TUNIS: Tunisia’s jailed presidential candidate Nabil Karoui received a hero’s welcome as he walked free from jail Wednesday night, just days ahead of a runoff vote that he will contest against a rival political newcomer.
An AFP journalist outside Mornaguia prison near Tunis saw throngs of the media mogul’s supporters waving Tunisia’s red-and-white flag and Karoui campaign banners as they jubilantly cheered for him.
An elated Karoui then left the scene in a black Mercedes, and drove off without speaking to the press.
The release, which came hours ahead of final results from parliamentary polls, is the latest twist in a shock election dominated by political outsiders in the country whose 2011 revolution sparked the Arab Spring regional uprisings.
The Court of Cassation’s decision to release Karoui, a business tycoon who has been detained since August over a money laundering probe, also comes ahead of Sunday’s final presidential vote.

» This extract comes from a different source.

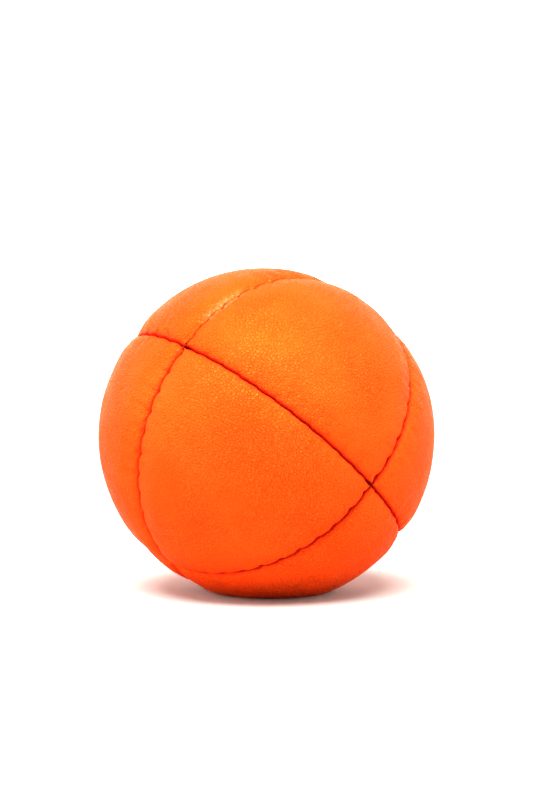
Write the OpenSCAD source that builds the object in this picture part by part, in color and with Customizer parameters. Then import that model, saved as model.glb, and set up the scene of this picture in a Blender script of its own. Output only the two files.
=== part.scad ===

The results from last week’s parliamentary poll are expected to reap a legislature riven by divisions, with Islamist-inspired Ennahda likely to win the largest number of seats, but still falling far short of a majority.
Karoui’s lawyer Kamel Ben Messoud earlier said the court had “annulled the detention order” against his client.
Another of his lawyers, Nazih Souei, said Karoui remains under investigation, “but he is free.”
Karoui is running against conservative law professor Kais Saied on Sunday in the second round of voting.
Saied had announced last weekend he was quitting campaigning in order to avoid an unfair advantage over Karoui.
The sidelining of Tunisia’s post-Arab Spring political class in the September 15 presidential first round was rooted in frustration over a stagnant economy, high unemployment, failing public services and rising prices.
While it has succeeded in curbing jihadist attacks that rocked the key tourist sector in 2015, Tunisia’s economy remains hampered by austere International Monetary Fund-backed reforms.
With the electorate tired of political manoeuvring and the failure to improve living conditions since the ouster of late longtime autocrat Zine El Abidine Ben Ali, political newcomers Karoui and Saeid have taken the lead.
Previous requests to release Karoui had been turned down and he has branded his arrest as “political.”
Despite being behind bars, he won 15.6 percent of votes in the first round of the presidential poll.
The party he founded six months ago, Qalb Tounes (Heart of Tunisia) appears set to come second behind Ennahda in the parliamentary poll.
To date, Karoui had been forced to campaign by proxy — through his wife and the Nessma TV channel he founded.
And while his release comes as a surprise, it remains uncertain what impact it will have on his bid for the presidency.